• **SUPPLIED INFORMATION**:
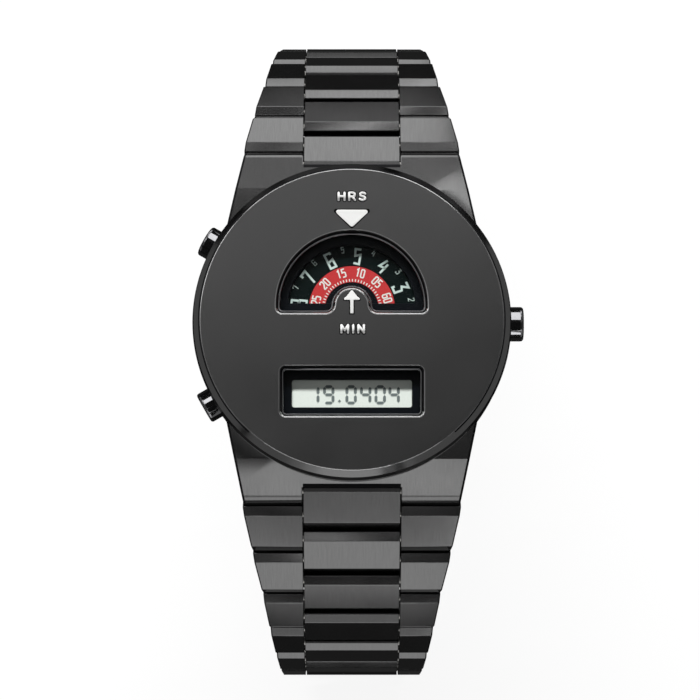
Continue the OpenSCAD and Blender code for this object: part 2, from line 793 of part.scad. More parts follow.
// Pushers
module pusher(angle) {
    edge = 0.3;
    shoulder = pusher_end - edge;
    color(dark_steel) radial(angle) union() {
        difference() {
            union() {
                translate([0, 0, pusher_start]) cylinder(r = pusher_r, h = shoulder - pusher_start);
                translate([0, 0, shoulder]) cylinder(r1 = pusher_r, r2 = pusher_r - edge, h = edge);
            }
            translate([0, 0, pusher_start - overlap]) cylinder(r = pusher_r - 0.5,
                h = spring_seat - pusher_start + overlap);
        }
        difference() {
            translate([0, 0, pusher_stem_end]) cylinder(r = pusher_stem_r, h = spring_seat
                - pusher_stem_end + 0.1);
            tube(pusher_stem_r + overlap, pusher_stem_r - 0.15, hollow_r - clip_t - 0.05, clip_t);
        }
    }
}

module pusher_clip(angle) {
    color(bright_steel) radial(angle) difference() {
        tube(clip_r, pusher_stem_r - 0.15 + held_fit, hollow_r - clip_t - 0.05, clip_t);
        translate([-2, -pusher_stem_r + 0.15, hollow_r - 1]) cube([2, 2 * pusher_stem_r - 0.3, 2]);
    }
}

module upper_pusher() {
    pusher(upper_pusher_at);
}

module lower_pusher() {
    pusher(lower_pusher_at);
}

module upper_pusher_clip() {
    pusher_clip(upper_pusher_at);
}

module lower_pusher_clip() {
    pusher_clip(lower_pusher_at);
}

module pusher_springs() {
    wire_r = 0.08;
    seat = 0.03;
    free = spring_seat - pusher_travel - recess_r - 2 * seat - 0.02;
    color(bright_steel) for (angle = [upper_pusher_at, lower_pusher_at]) radial(angle)
        translate([0, 0, recess_r + seat]) coil(pusher_stem_r + 0.45, wire_r, 2.5, free);
}

// Bracelet
module link_side(from, to) {
    linear_extrude(bracelet_w1 * 2, center = true) polygon([
        [from, link_top - bevel_drop], [from + bevel_run, link_top], [to - bevel_run, link_top],
        [to, link_top - bevel_drop], [to, under_chamfer - link_under], [to - under_chamfer, -link_under],
        [from + under_chamfer, -link_under], [from, under_chamfer - link_under]]);
}

module link(wide, narrow) {
    far = pitch + nose;
    half = pitch / 2;
    pin_half = narrow / 2 + (wide - narrow) / 2 * nose / block_len - pin_inset;
    color(steel) difference() {
        intersection() {
            rotate([90, 0, 90]) link_side(-nose, block_len - nose);
            slab(centre_w, 4 * block_len, -watch_h, 2 * watch_h);
        }
        rod(hinge_pin_r + running_fit, centre_w);
        translate([0, half, 0]) rod(fixing_pin_r + held_fit, centre_w);
    }
    color(steel) for (side = [0, 1]) mirror([side, 0, 0]) difference() {
        intersection() {
            rotate([90, 0, 90]) link_side(block_start, far);
            translate([0, 0, -watch_h]) linear_extrude(2 * watch_h)
                polygon([[lug_inner_x, block_start], [wide / 2, block_start], [narrow / 2, far],
                    [lug_inner_x, far]]);
        }
        translate([0, pitch, 0]) rod(hinge_pin_r + held_fit, bracelet_w1);
        translate([0, half, 0]) rod(fixing_pin_r + held_fit, bracelet_w1);
    }
    color(bright_steel) {
        translate([0, pitch, 0]) rod(hinge_pin_r, pin_half);
        translate([0, half, 0]) rod(fixing_pin_r, pin_half);
    }
}

module on_row(slopes, k) {
    at = hinge_at(slopes, k);
    translate([0, at[0], at[1]]) rotate([-slopes[k - 1], 0, 0]) children();
}

module upper_link(k) {
    on_row(upper_slopes, k) link(row_width(k), row_width(k + 1));
}

module lower_link(k) {
    mirror([0, 1, 0]) on_row(lower_slopes, k) link(row_width(k), row_width(k + 1));
}

// Clasp. Lengths run along its bow, and heights are measured from the line of its hinges.
module on_bow(s) {
    translate([0, 0, -clasp_r]) rotate([-s / clasp_r * 180 / PI, 0, 0]) translate([0, 0, clasp_r])
        children();
}

module bow_piece(from, to, half_w, low, high) {
    start_a = from / clasp_r * 180 / PI;
    end_a = to / clasp_r * 180 / PI;
    reach = clasp_r * 1.2;
    translate([0, 0, -clasp_r]) intersection() {
        difference() {
            rod(clasp_r + high, half_w);
            rod(clasp_r + low, half_w + overlap);
        }
        rotate([90, 0, 90]) linear_extrude(2 * half_w, center = true)
            polygon([[0, 0], reach * [sin(start_a), cos(start_a)], reach * [sin(end_a), cos(end_a)]]);
    }
}

module on_tongue() {
    translate([0, upper_end[0], upper_end[1]]) rotate([clasp_bow - 180, 0, 0]) children();
}

module on_clasp() {
    mirror([0, 1, 0]) translate([0, lower_end[0], lower_end[1]]) rotate([clasp_bow - 180, 0, 0])
        children();
}

module clasp_tongue() {
    color(steel) on_tongue() difference() {
        union() {
            intersection() {
                rotate([90, 0, 90]) link_side(-nose, block_len);
                translate([-centre_w / 2, -nose - overlap, -watch_h])
                    cube([centre_w, overlap + nose + 2, 2 * watch_h]);
            }
            bow_piece(1.9, tongue_block, centre_w / 2, -link_under, link_top);
            bow_piece(tongue_block - 0.5, tongue_block + tongue_len, tongue_w / 2, blade_low, blade_high);
        }
        rod(hinge_pin_r + running_fit, centre_w);
    }
}

module button_window() {
    on_bow(button_at) translate([-clasp_w, -button_len / 2 - set_gap, button_low - set_gap])
        cube([2 * clasp_w, button_len + 2 * set_gap, button_high - button_low + 2 * set_gap]);
}

module clasp_cover() {
    color(steel) on_clasp() difference() {
        union() {
            intersection() {
                rotate([90, 0, 90]) link_side(-nose, block_len);
                translate([-centre_w / 2, -nose - overlap, -watch_h])
                    cube([centre_w, overlap + nose + 3.5, 2 * watch_h]);
            }
            bow_piece(cover_start, cover_end, clasp_w / 2, cover_floor, link_top);
            difference() {
                bow_piece(cover_start, cover_end, clasp_w / 2, -link_under, cover_floor + 0.1);
                bow_piece(cover_start + clasp_wall, cover_end + 2, wall_x, -link_under - overlap,
                    cover_floor + 0.2);
            }
        }
        rod(hinge_pin_r + running_fit, centre_w);
        button_window();
    }
}

module clasp_button() {
    low = button_low;
    high = button_high;
    carrier_back = button_at - spring_at + spring_r + 0.6;
    color(dark_steel) on_clasp() on_bow(button_at) union() {
        translate([carrier_x - 0.1, -button_len / 2, low])
            cube([clasp_w / 2 + button_out - carrier_x + 0.1, button_len, high - low]);
        translate([carrier_x - carrier_t, -carrier_back, low - 0.1])
            cube([carrier_t, carrier_back + button_len / 2 + 0.4, high - low]);
        translate([catch_x, -0.9, low]) cube([carrier_x - carrier_t - catch_x + 0.1, 1.8, 0.6]);
    }
}

module left_clasp_button() {
    mirror([1, 0, 0]) clasp_button();
}

module right_clasp_button() {
    clasp_button();
}

module button_spring() {
    half = carrier_x - carrier_t - button_travel - 0.1;
    axis_z = cover_floor - 0.05 - spring_r - spring_wire_r;
    color(bright_steel) on_clasp() on_bow(spring_at) translate([0, 0, axis_z]) rotate([0, 90, 0])
        translate([0, 0, -half]) coil(spring_r, spring_wire_r, 12, 2 * half);
}

case_middle();
front_plate();
dial_window();
display_window();
dial_mask();
case_back();
case_back_gasket();
case_back_screws();
movement_holder();
movement_plate();
circuit_board();
battery();
battery_clip();
motor_coil();
motor_core();
quartz_crystal();
display_panel();
display_carrier();
contact_strips();
contact_springs();
hour_mark();
minute_mark();
hour_disc();
minute_disc();
intermediate_wheel();
crown();
crown_stem();
stem_yoke();
crown_tube();
upper_pusher();
lower_pusher();
upper_pusher_clip();
lower_pusher_clip();
pusher_springs();
lug_pins();
clasp_tongue();
clasp_cover();
left_clasp_button();
right_clasp_button();
button_spring();
for (k = [1:upper_count]) upper_link(k);
for (k = [1:lower_count]) lower_link(k);
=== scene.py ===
import json
import math

import bmesh
import bpy
from mathutils import Matrix, Vector
from mathutils.geometry import delaunay_2d_cdt


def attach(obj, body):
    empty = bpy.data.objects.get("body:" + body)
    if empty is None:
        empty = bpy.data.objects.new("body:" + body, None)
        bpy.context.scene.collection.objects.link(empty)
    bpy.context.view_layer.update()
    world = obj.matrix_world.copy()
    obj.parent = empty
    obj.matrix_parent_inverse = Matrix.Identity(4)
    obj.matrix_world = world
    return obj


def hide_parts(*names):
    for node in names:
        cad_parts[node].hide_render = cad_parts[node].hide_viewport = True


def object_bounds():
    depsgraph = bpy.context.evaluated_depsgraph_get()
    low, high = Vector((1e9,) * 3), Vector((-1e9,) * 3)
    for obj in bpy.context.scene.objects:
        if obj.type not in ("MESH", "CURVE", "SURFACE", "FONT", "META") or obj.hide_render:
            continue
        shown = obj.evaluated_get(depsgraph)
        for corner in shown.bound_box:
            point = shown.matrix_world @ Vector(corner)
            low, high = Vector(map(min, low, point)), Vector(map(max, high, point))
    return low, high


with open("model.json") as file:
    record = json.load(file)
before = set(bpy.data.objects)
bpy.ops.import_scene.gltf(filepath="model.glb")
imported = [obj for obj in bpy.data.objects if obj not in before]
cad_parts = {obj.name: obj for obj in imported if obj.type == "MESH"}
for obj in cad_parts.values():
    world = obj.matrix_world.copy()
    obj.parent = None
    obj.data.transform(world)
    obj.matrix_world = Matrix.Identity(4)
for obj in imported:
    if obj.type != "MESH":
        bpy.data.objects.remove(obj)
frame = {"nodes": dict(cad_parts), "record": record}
cad_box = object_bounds()
NODES = frame["nodes"]

# Sizes are in millimetres where they are written, and turned into metres here
MM = 0.001

# Heights and radii of the watch, as in the part's source
WATCH_TOP = 11.0
PLATE_LOW = 8.5
ROOF_LOW = 10.1
HOUR_DISC_TOP = 7.77
MINUTE_DISC_TOP = 8.0
PANEL_TOP = 8.05
BUTTON_Z = 6.0
PLATE_R = 20.0
FACE_R = 18.95
# The dial's and the display's openings, and how far the glass pockets reach past them
DISC_Y = 1.7
DIAL_R = 9.3
DIAL_LOW_Y = 0.8
HUB_R = 2.25
DISPLAY_Y = -9.1
DISPLAY_W = 17.6
DISPLAY_H = 6.05
WINDOW_CORNER = 0.6
GLASS_REACH = 0.97
# How wide the rounded edge of the plate and of its openings is
LIP = 0.3
# Half the space between two lugs, and how far out the case shows in it
LINK_HALF = 6.15
STRIP_Y = 20.15


def linear(red, green, blue):
    """A colour as it looks on a screen, from 0 to 255, as the shader's light value."""
    def one(value):
        share = value / 255
        return share / 12.92 if share <= 0.04045 else ((share + 0.055) / 1.055) ** 2.4
    return one(red), one(green), one(blue), 1.0


def node_of(tree, kind):
    """The node of that type in a tree that has one."""
    return next(node for node in tree.nodes if node.type == kind)


def fresh_material(name):
    """A new material with its node tree and its main shader."""
    material = bpy.data.materials.new(name)
    material.use_nodes = True
    return material, material.node_tree, node_of(material.node_tree, "BSDF_PRINCIPLED")


def bare_material(name):
    """A new material with an empty node tree."""
    material, tree, _ = fresh_material(name)
    tree.nodes.clear()
    return material, tree


def noise(tree, grain, stretch=(1, 1, 1), detail=3.0):
    """Noise whose grains are about that many millimetres, drawn out where stretch is over 1."""
    place = tree.nodes.new("ShaderNodeTexCoord")
    draw = tree.nodes.new("ShaderNodeMapping")
    draw.inputs["Scale"].default_value = [1 / (grain * MM * part) for part in stretch]
    field = tree.nodes.new("ShaderNodeTexNoise")
    field.inputs["Scale"].default_value = 1.0
    field.inputs["Detail"].default_value = detail
    field.inputs["Roughness"].default_value = 0.55
    tree.links.new(place.outputs["Object"], draw.inputs["Vector"])
    tree.links.new(draw.outputs["Vector"], field.inputs["Vector"])
    return field.outputs["Fac"]


def spread(tree, value, low, high, start=0.3, end=0.7):
    """Maps start to end, by default the noise's middle range, onto low to high."""
    node = tree.nodes.new("ShaderNodeMapRange")
    node.inputs["From Min"].default_value = start
    node.inputs["From Max"].default_value = end
    node.inputs["To Min"].default_value = low
    node.inputs["To Max"].default_value = high
    tree.links.new(value, node.inputs["Value"])
    return node.outputs["Result"]


def shade(tree, colour, factor):
    """The colour times a factor that varies over the surface."""
    node = tree.nodes.new("ShaderNodeVectorMath")
    node.operation = "SCALE"
    node.inputs[0].default_value = colour[:3]
    tree.links.new(factor, node.inputs["Scale"])
    return node.outputs["Vector"]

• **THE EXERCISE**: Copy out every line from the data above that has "None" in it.

• **EXERCISE RESPONSE**:
    if empty is None:
        empty = bpy.data.objects.new("body:" + body, None)
    obj.parent = None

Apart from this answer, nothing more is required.